The controlled process involves making adjustments to the process to compensate for variance in behavior, demand, skill, inputs, or environment. The ballistic process requires people to adjust their behavior to compensate for the process problem. That is why controlled processes are harder to create, but more useful. They ask management to understand what is expected and what changes to make.

The same logic applies to procedures. A procedure that merely records the current habit may describe a ballistic process. A procedure that defines inputs, outputs, responsibilities, review points, and corrective action can support a controlled process. That is the difference between writing down work and designing work.

What Are Adaptive Processes?

The ultimate process is one that learns. An adaptive process can change over time to improve effectiveness. The idea behind this type of process is to review the changes being made to compensate for variance and ask whether the larger system should change.

  • Are the right changes being made?
  • Are enough changes being made?
  • How has the environment changed?
  • What new data changes the expected output?
  • Which assumptions behind the procedure are now outdated?

Step back and look beyond the process. Perhaps the learning methods employed are twenty years old, or the technology supporting the process has changed. Perhaps the procedure was written for a smaller company, a different regulatory environment, or a different customer expectation.

Manager presenting an adaptive process review dashboard

Over time, with enough input data and enough process changes, an organization can reach the limit of a process’s effectiveness. Changes become so incremental that the effort required to change is not worth the diminishing level of returns. In that case, it is time to adapt, or evolve to a new state.

Adaptive Processes Improve the System

Adaptive processes do not chase change for its own sake. They use evidence to decide whether the current method is still the right method. Going back to the classroom example, this may mean a complete course redesign rather than another corrective action inside the existing lesson plan.

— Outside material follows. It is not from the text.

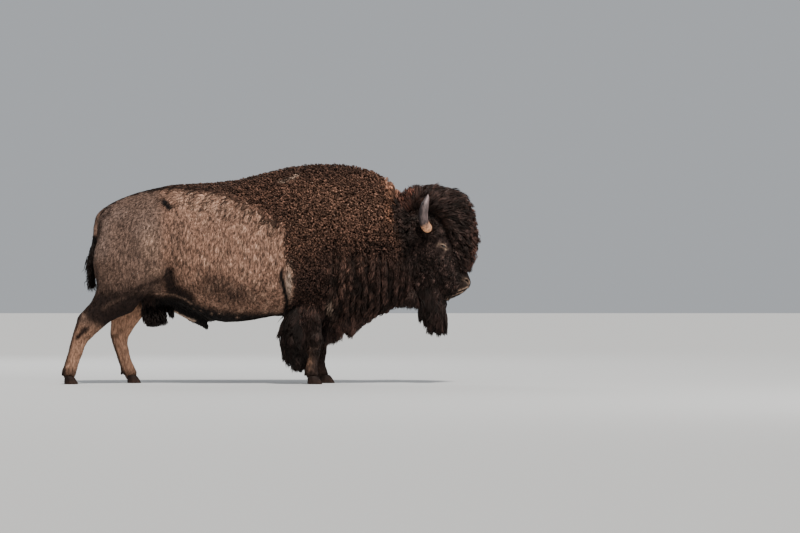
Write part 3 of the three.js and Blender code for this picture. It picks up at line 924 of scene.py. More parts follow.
    # hind shanks
    legs = leg_share(p) * (x < -900)
    # The far hind leg painted lighter than the near one: painted light in place of the sun that the trunk
    # keeps from it.
    paint(SHANK * np.where(near, 1.0, 1.7)[:, None], 0.9 * legs * np.where(near, ramp(560, 400, z), 1))
    far_thigh = ~near * ramp(110, 140, y) * ramp(800, 690, z)
    paint(SHANK * 1.5, 0.8 * far_thigh * ramp(700, 600, z) * (x < -1100))
    # Painted shadow below the far thigh's lower edge.
    paint(DARK, 0.8 * far_thigh * ramp(565, 640, z - 0.25 * (x + 1300) + 14 * small) * (x < -1000))
    paint(THIGH * 0.85, 0.7 * legs * ramp(400, 560, z) * near)
    # Painted shade on the near gaskin, below the flank and above the hock.
    above_hock = z - (520 - 0.42 * (x + 1600)) + 14 * small
    below_flank = ramp(850, 690, z + 30 * mid) * (x < -1030)
    paint(DARK * 0.85, near * ramp(-30, 50, above_hock) * below_flank)
    paint(THIGH, 0.5 * legs * ramp(0.0, 0.8, small + 0.5 * mid) * ramp(520, 440, z))
    patch(BARREL_PALE, 0.5 * near, [-1600, 180, 540], [34, 90, 50], 0.6 + 0.6 * small)
    paint(THIGH, 0.5 * near * line([[-1440, 610], [-1370, 660], [-1270, 700]], 14, 4 * small))
    # Painted shade on the rear of the thigh above the hocks.
    paint(DARK, 0.6 * ramp(-1455, -1500, x) * ramp(620, 720, z) * ramp(1000, 860, z))
    # Painted shade in the hollow of each hock, stronger on the near leg.
    for shift_x, shift_z, strength in ((0, 0, 1.0 * near), (240, -30, 0.45 * ~near)):
        hollow, _ = to_polyline(x - shift_x, z - shift_z, HOCK_HOLLOW_SHADE)
        paint(DARK, strength * ramp(36, 6, hollow + 12 * small + 6 * mid))
    # The shanks' rear edges darker: partly dark hair, partly painted shade.
    for rear_line, side, wide in ((NEAR_SHANK_REAR, near, 22), (FAR_SHANK_REAR, ~near, 32)):
        rear_edge = height_on(rear_line, z)
        paint(DARK, 0.85 * legs * side * ramp(wide, 0.35 * wide, x - rear_edge + 4 * small))
    paint(FORE_SHANK, 0.7 * legs * ramp(175, 85, z + 40 * mid + 20 * small))
    # tail
    from_tail, _ = to_polyline(x, z, TAIL_LINE)
    paint(DARK, 0.8 * bell((from_tail - 30) / 22) * ramp(22, 40, y) * (x < -1380))
    paint(THIGH * 1.3, ramp(42, 28, from_tail) * ramp(48, 34, y) * (x < -1440))
    paint(NEAR_BLACK, ramp(-1498, -1514, x) * ramp(1215, 1180, z + 14 * small) * (y < 90))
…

Businesses face the same choice. A purchasing approval process might be controlled, but still too slow for a distributed company. A month-end close procedure might produce accurate outputs, but still depend on manual reconciliations that no longer fit the volume of transactions. The adaptive question is not only whether the process is in control. It is whether the controlled process is still the right process.

How Do Management Systems Create Control?

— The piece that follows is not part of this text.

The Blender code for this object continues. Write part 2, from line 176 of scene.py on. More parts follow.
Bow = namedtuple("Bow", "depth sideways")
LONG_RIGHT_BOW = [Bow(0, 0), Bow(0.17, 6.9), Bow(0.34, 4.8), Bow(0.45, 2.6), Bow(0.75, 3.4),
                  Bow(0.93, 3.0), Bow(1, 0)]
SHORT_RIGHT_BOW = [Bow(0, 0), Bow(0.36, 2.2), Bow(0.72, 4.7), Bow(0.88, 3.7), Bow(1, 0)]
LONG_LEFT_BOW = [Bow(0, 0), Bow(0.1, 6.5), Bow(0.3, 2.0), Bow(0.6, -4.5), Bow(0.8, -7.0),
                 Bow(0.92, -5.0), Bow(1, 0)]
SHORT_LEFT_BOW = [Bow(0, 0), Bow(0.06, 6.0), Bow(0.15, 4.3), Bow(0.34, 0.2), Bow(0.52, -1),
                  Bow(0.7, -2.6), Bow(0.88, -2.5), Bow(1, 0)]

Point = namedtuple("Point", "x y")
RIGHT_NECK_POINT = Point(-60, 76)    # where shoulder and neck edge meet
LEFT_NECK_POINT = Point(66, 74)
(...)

Procedures provide control, but what kind? Organizations are groups of systems, all of which require system controls. A ballistic process is about motion without enough feedback. A controlled process is about achieving an expected outcome. The adaptive process is about the future: achieving an expected vision for your organization and delivering the ultimate control management is really seeking.

Management systems connect policies, procedures, objectives, reviews, audits, training, and corrective action. That connection is why effective management systems matter. If procedures sit apart from objectives and data, they become documents. If they connect to measurement and review, they become controls.

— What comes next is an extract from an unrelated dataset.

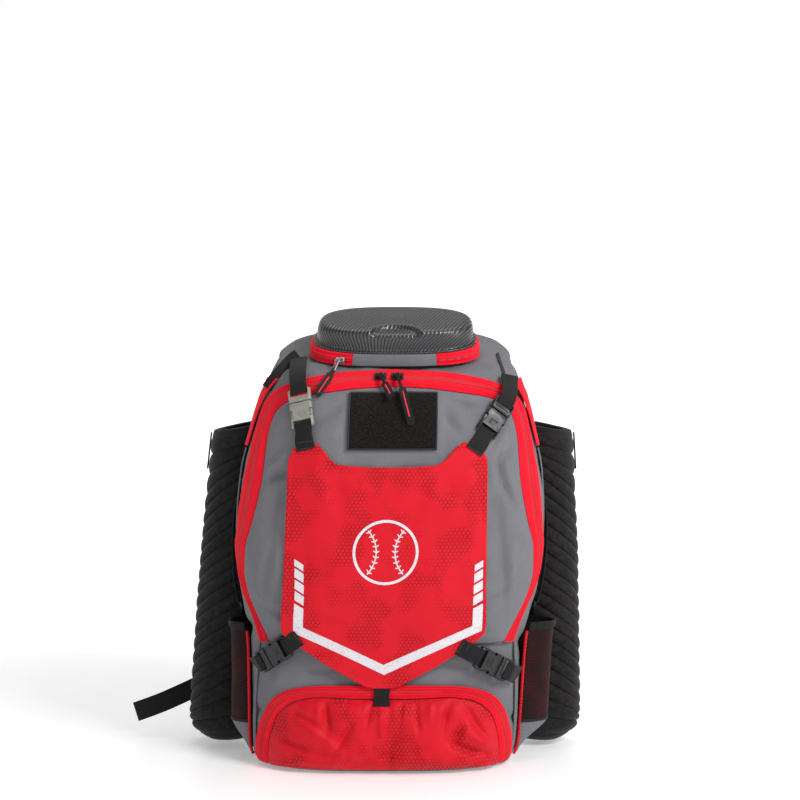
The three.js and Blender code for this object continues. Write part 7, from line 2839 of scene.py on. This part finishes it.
@dataclass
class ShoulderStrap:
    """A padded shoulder strap with its adjuster, its lower webbing and its tail."""

    side: int
    tail: tuple[tuple[float, float, float], ...]
    width: float = 58.0
    wall: float = 12.0
    reach: float = 32.0
    adjuster_length: float = 26.0
    adjuster_wall: float = 5.0
    anchor: float = 79.0
    tail_width: float = 25.0
    route: tuple[tuple[float, float, float], ...] = (
        (0.27, 0.872, 0), (0.275, 0.905, 0.22), (0.285, 0.915, 0.6), (0.305, 0.88, 0.93), (0.34, 0.78, 1),
        (0.4, 0.62, 0.92), (0.46, 0.47, 0.72), (0.5, 0.34, 0.55), (0.52, 0.26, 0.5),
    )

    def _points(self) -> Array:
        """The strap's middle line."""
        root = self.wall / 2
        rows = np.array([
            (self.side * half * FORM.half_width, FORM.back + root + reach * self.reach, rise * FORM.height)
            for half, rise, reach in self.route
        ])
        rows[0, 1] = FORM.back_y(rows[:1, 0], rows[:1, 2])[0] + root
        return rows

    def build(
        self, shop: Workshop, looks: dict[str, bpy.types.Material], adjuster: HardPart
    ) -> None:
        """Makes the strap and what hangs from it.

        Args:
            shop: makes the pieces.
            looks: the materials.
            adjuster: the adjuster to copy.
        """
        label = "left" if self.side < 0 else "right"
        points = self._points()
        sweep = Sweep(points, (1, 0, 0), 260)
        share = np.linspace(0, 1, 260)
        wide = 1 - 0.3 * smooth((share - 0.75) / 0.25) - 0.12 * (1 - share)
        ends = np.minimum(np.minimum(sweep.far, sweep.far[-1] - sweep.far) / 9, 1)
        plump = 0.5 + 0.5 * np.sqrt(1 - (1 - ends) ** 2)
        loop = padded_loop(self.width / 2, self.wall, 2.4)
        scale = np.stack([wide, plump], axis=1)
        strap = shop.piece(f"shoulder_strap_{label}_mesh", sweep.skin(loop[None] * scale[:, None]),
                           looks["spacer"], [f"shoulder_strap_{label}"], 70)
        for edge, name in ((-1, "inner"), (1, "outer")):
            line = sweep.at + sweep.side * (edge * wide * (self.width / 2 - 1.3))[:, None]
            bound = Sweep(line, (1, 0, 0), 240)
            loop = np.stack([round_loop(2.2, 16)[:, 0], round_loop(3.0, 16)[:, 1]], axis=1)
            shop.piece(f"shoulder_strap_{label}_binding_{name}", bound.skin(loop), looks["webbing"], (),
                       70)
        shop.piece(f"shoulder_strap_{label}_tape", self._stay(sweep), looks["webbing"], ())

        end, before = points[-1], points[-2]
        along = unit((end - before)[None])[0]
        sideways = unit((np.array([1.0, 0, 0]) - along * along[0])[None])[0]
        out = np.cross(along, sideways)
        seat = Seating(end + along * 0.4, along, sideways, out)
        made = adjuster.copied(f"adjuster_{label}_moulding", seat)
        shop.finish(made, looks["black"], [f"adjuster_{label}"])

        facing = float(np.sign(out[1]))
        gap = self.adjuster_wall / 2 + 0.4 + FIT.webbing / 2

        def on_adjuster(share: float, level: float) -> Array:
            """A point over the adjuster's face."""
            return seat.at + along * share * self.adjuster_length + out * facing * level * gap

        pad_foot, pad_wall = 44.0, 13.0
        pad_back = FORM.back + FIT.tape_seat + pad_wall
        low = float(FORM.back_y(np.array([self.anchor]), np.array([0.5 * pad_foot]))[0])
        seat_back = low + FIT.tape_seat + FIT.webbing
        lower = [
            on_adjuster(0.7, -1),
            on_adjuster(1.1, -1),
            (self.side * self.anchor, pad_back + 2 * FIT.webbing, 1.15 * pad_foot),
            (self.side * self.anchor, pad_back - 0.3 * pad_wall, 0.8 * pad_foot),
            (self.side * self.anchor, seat_back + FIT.webbing, 0.5 * pad_foot),
            (self.side * self.anchor, seat_back, 0.25 * pad_foot),
        ]
        skin = Sweep(lower, (self.side, 0, 0), 120).skin(webbing_loop(20.0, FIT.webbing))
        shop.piece(f"lower_webbing_{label}_web", skin, looks["webbing"], [f"lower_webbing_{label}"])
        rows = [on_adjuster(0.5, 1.25)]
        rows += [np.array([self.side * x * FORM.half_width, y * FORM.back, z * FORM.height])
                 for x, y, z in self.tail]
        skin = Sweep(rows, (self.side * 0.35, 0, 1), 140).skin(webbing_loop(self.tail_width, FIT.webbing))
        shop.piece(f"strap_tail_{label}_webbing", skin, looks["webbing"], [f"strap_tail_{label}"])

    def _stay(self, sweep: Sweep) -> Skin:
        """The webbing sewn down the strap's outer face."""
        loop = webbing_loop(22.0, 1.4)
        chosen = slice(14, 252)
        outward = np.sign(sweep.out[len(sweep.out) // 2][1])
        line = sweep.at[chosen] + sweep.out[chosen] * outward * (self.wall / 2 + 0.25)
        return Sweep(line, (1, 0, 0), 200).skin(loop)


def adjuster_pattern() -> HardPart:
    """A ladder lock: a frame with two slots and a ribbed lip."""
    length, half, thick = 26.0, 14.5, 2.5
    part = HardPart("adjuster")
    part.add(part.block((0, -half, -thick), (length, half, thick), 1.4))
    part.cut(
        part.block((5.2, -11, -5), (10.92, 11, 5), 0.5),
        part.block((15.6, -11, -5), (21.32, 11, 5), 0.5),
    )
    part.softened(0.3)
    ribs = [
        part.block(
            (length - 3.4, -9 + 3.2 * k, thick - 0.3), (length - 0.8, -7.6 + 3.2 * k, thick + 0.5), 0.2
        )
        for k in range(6)
    ]
    return part.add(*ribs)


# The scene


@dataclass(frozen=True)
class Studio:
    """The pale floor, the soft light and the camera."""

    floor_radius: float = 30.0
    camera_at: tuple[float, float, float] = (0.02, -2.5, 0.62)
    camera_pitch: float = 85.7
    lens: float = 93.15
    lamps: tuple[tuple[str, tuple[float, float, float], float, float], ...] = (
        ("key", (1.9, -1.9, 2.1), 1.0, 82),
        ("fill", (-2.2, -1.6, 1.2), 1.6, 4),
        ("top", (0.1, 0.4, 2.6), 2.0, 22),
    )
    sky_left_to_right: tuple[tuple[float, float], ...] = ((0.0, 0.8), (0.3, 0.84), (0.37, 0.97), (0.42, 1.0))
    sky_foot_to_head: tuple[tuple[float, float], ...] = ((0.0, 0.9), (0.49, 1.0), (0.585, 1.0), (0.72, 0.4))

    def build(self) -> None:
        """Makes the floor, the world, the lights and the camera."""
        bpy.ops.object.select_all(action="DESELECT")
        bpy.ops.mesh.primitive_circle_add(vertices=96, radius=self.floor_radius, fill_type="NGON",
                                          location=(0, 0, -0.0004))
        floor = bpy.context.active_object
        floor.name = "studio_floor"
        floor.data.materials.append(self._paper())
        world = bpy.data.worlds.new("studio")
        bpy.context.scene.world = world
        world.use_nodes = True
        self._sky(world.node_tree)
        bpy.context.scene.view_settings.view_transform = "Standard"
        for name, at, size, power in self.lamps:
            self._lamp(name, at, size, power)
        camera = bpy.data.cameras.new("camera")
        camera.sensor_width, camera.lens, camera.sensor_fit = 36, self.lens, "HORIZONTAL"
        holder = bpy.data.objects.new("camera", camera)
        holder.location = self.camera_at
        holder.rotation_euler = (math.radians(self.camera_pitch), 0, 0)
        bpy.context.scene.collection.objects.link(holder)
        bpy.context.scene.camera = holder

    def _sky(self, tree: bpy.types.NodeTree) -> None:
        """Lights the room: white round the horizon, dimmer above and to the left."""
        nodes, links = tree.nodes, tree.links
        place = nodes.new("ShaderNodeTexCoord")
        parts = nodes.new("ShaderNodeSeparateXYZ")
        links.new(place.outputs["Generated"], parts.inputs[0])
        ramps = []
        for socket, stops in ((0, self.sky_left_to_right), (2, self.sky_foot_to_head)):
            moved = nodes.new("ShaderNodeMath")
            moved.operation = "MULTIPLY_ADD"
            moved.inputs[1].default_value = moved.inputs[2].default_value = 0.5
            links.new(parts.outputs[socket], moved.inputs[0])
            ramp = nodes.new("ShaderNodeValToRGB")
            while len(ramp.color_ramp.elements) < len(stops):
                ramp.color_ramp.elements.new(0.5)
            for element, (at, grey) in zip(ramp.color_ramp.elements, stops):
                element.position, element.color = at, (grey, grey, grey, 1)
            links.new(moved.outputs[0], ramp.inputs[0])
            ramps.append(ramp.outputs[0])
        both = nodes.new("ShaderNodeVectorMath")
        both.operation = "MULTIPLY"
        links.new(ramps[0], both.inputs[0])
        links.new(ramps[1], both.inputs[1])
        links.new(both.outputs[0], nodes["Background"].inputs["Color"])

    @staticmethod
    def _lamp(name: str, at: tuple[float, float, float], size: float, power: float) -> None:
        """Hangs a soft lamp that points at the bag.

        Args:
            name: the lamp's name.
            at: its place.
            size: its width and its height.
            power: its power in watts.
        """
        data = bpy.data.lights.new(name, "AREA")
        data.shape, data.size, data.size_y, data.energy = "RECTANGLE", size, size, power
        lamp = bpy.data.objects.new(name, data)
        lamp.location = at
        aim = Vector((0, 0, 0.25)) - Vector(at)
        lamp.rotation_euler = aim.to_track_quat("-Z", "Y").to_euler()
        bpy.context.scene.collection.objects.link(lamp)

    @staticmethod
    def _paper() -> bpy.types.Material:
        """The floor's pale paper, with a faint grain."""
        made = bpy.data.materials.new("studio_paper")
        made.use_nodes = True
        nodes, links = made.node_tree.nodes, made.node_tree.links
        shader = nodes["Principled BSDF"]
        shader.inputs["Roughness"].default_value = 0.35
        shader.inputs["Emission Color"].default_value = (1, 1, 1, 1)
        noise = nodes.new("ShaderNodeTexNoise")
        noise.inputs["Scale"].default_value = 40
        place = nodes.new("ShaderNodeTexCoord")
        ramp = nodes.new("ShaderNodeMixRGB")
        ramp.inputs["Color1"].default_value = (0.88, 0.88, 0.885, 1)
        ramp.inputs["Color2"].default_value = (0.9, 0.9, 0.905, 1)
        links.new(place.outputs["Object"], noise.inputs["Vector"])
        links.new(noise.outputs["Fac"], ramp.inputs["Fac"])
        links.new(ramp.outputs["Color"], shader.inputs["Base Color"])
        far = nodes.new("ShaderNodeVectorMath")
        far.operation = "LENGTH"
        links.new(place.outputs["Object"], far.inputs[0])
        glow = nodes.new("ShaderNodeMapRange")
        for name, value in (("From Min", 0.5), ("From Max", 3.0), ("To Min", 0.24), ("To Max", 0.8)):
            glow.inputs[name].default_value = value
        links.new(far.outputs["Value"], glow.inputs["Value"])
        links.new(glow.outputs["Result"], shader.inputs["Emission Strength"])
        return made


def save_sizes() -> None:
    """Brings the view layer up to date.
    """
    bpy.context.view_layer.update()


# How far each side pocket stands out from the body's side, in millimetres, by side.
POCKET_REACH = {-1: 20.0, 1: 32.0}

# Each shoulder strap's loose tail, in shares of the body's half width, back and height, by side.
STRAP_TAILS = {
    -1: (
        (0.72, 1.245, 0.19),
        (1.0, 1.17, 0.15),
        (1.25, 1.05, 0.115),
        (1.5, 0.9, 0.078),
        (1.68, 0.82, 0.056),
    ),
    1: ((0.6, 1.235, 0.17), (0.64, 1.2, 0.11), (0.66, 1.16, 0.05)),
}


def main() -> None:
    """Dresses the bag around its frame."""
    logging.basicConfig(level=logging.INFO, format="%(message)s")
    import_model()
    looks = Looks().made()
    shop = Workshop()

    BodyShell().build(shop, looks)
    panel, shoe, cover = FrontPanel(), ShoePocket(), CoverSheet()
    panel.build(shop, looks)
    shoe.build(shop, looks)
    CoverStraps(panel, cover, shoe).build(shop, looks)
    cover.build(shop, looks, panel)
    case = TopCase()
    case.build(shop, looks)
    for side, reach in POCKET_REACH.items():
        BatSleeve(side).build(shop, looks)
        SidePocket(side, reach).build(shop, looks)
        SideTrims(side).build(shop, looks)
    ZipSliders(case).build(shop, looks)
    PaddedBack().build(shop, looks)
    adjuster = adjuster_pattern()
    for side, tail in STRAP_TAILS.items():
        ShoulderStrap(side, tail).build(shop, looks, adjuster)
    adjuster.cleared()
    Studio().build()
    save_sizes()
    LOG.info("%d pieces", len(shop.made))


if __name__ == "__main__":
    main()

What Types of Processes Do Your Written Procedures Describe?

We have been talking about control because it is one of the main reasons organizations develop procedures. Management needs to take control of a bad situation, improve control over inconsistent work, or prove control to auditors and regulators. Historically, many procedures only described existing processes. In other words, they documented ballistic processes.

To improve the process, management must understand the system, expected outcomes, and the data describing the process. Written procedures should clarify who does the work, what input starts the work, what output proves the work is complete, what standards define acceptability, and what feedback triggers corrective action.

Ask a simple question during your next procedure review: does this document describe a ballistic process, a controlled process, or an adaptive process? If the answer is ballistic, the procedure may be documenting activity without creating control. If the answer is controlled, the procedure should show how feedback drives corrective action. If the answer is adaptive, the procedure should also show how the organization learns when the process itself needs to change.

Frequently Asked Questions

What Types of Processes Exhibit Control?

The three types of processes that exhibit control are ballistic processes, controlled processes, and adaptive processes. Ballistic processes have little useful feedback, controlled processes use feedback to produce expected outputs, and adaptive processes learn over time.

What Is a Ballistic Process?

A ballistic process is a process that runs without enough feedback to correct variation. It may produce results, but the output is inconsistent and difficult to manage.

What Is a Controlled Process?

A controlled process monitors inputs, outputs, and variation, then changes the process to achieve an expected output. It focuses corrective action on the process rather than blaming people for every problem.

What Is an Adaptive Process?

An adaptive process uses evidence from repeated process changes to decide whether the larger system should evolve. It is controlled, but it also learns when the current method no longer fits the goal.

Why Do Written Procedures Improve Process Control?

Written procedures improve process control by defining expectations, responsibilities, inputs, outputs, and review points. They give managers and employees a common reference for detecting variation and taking corrective action.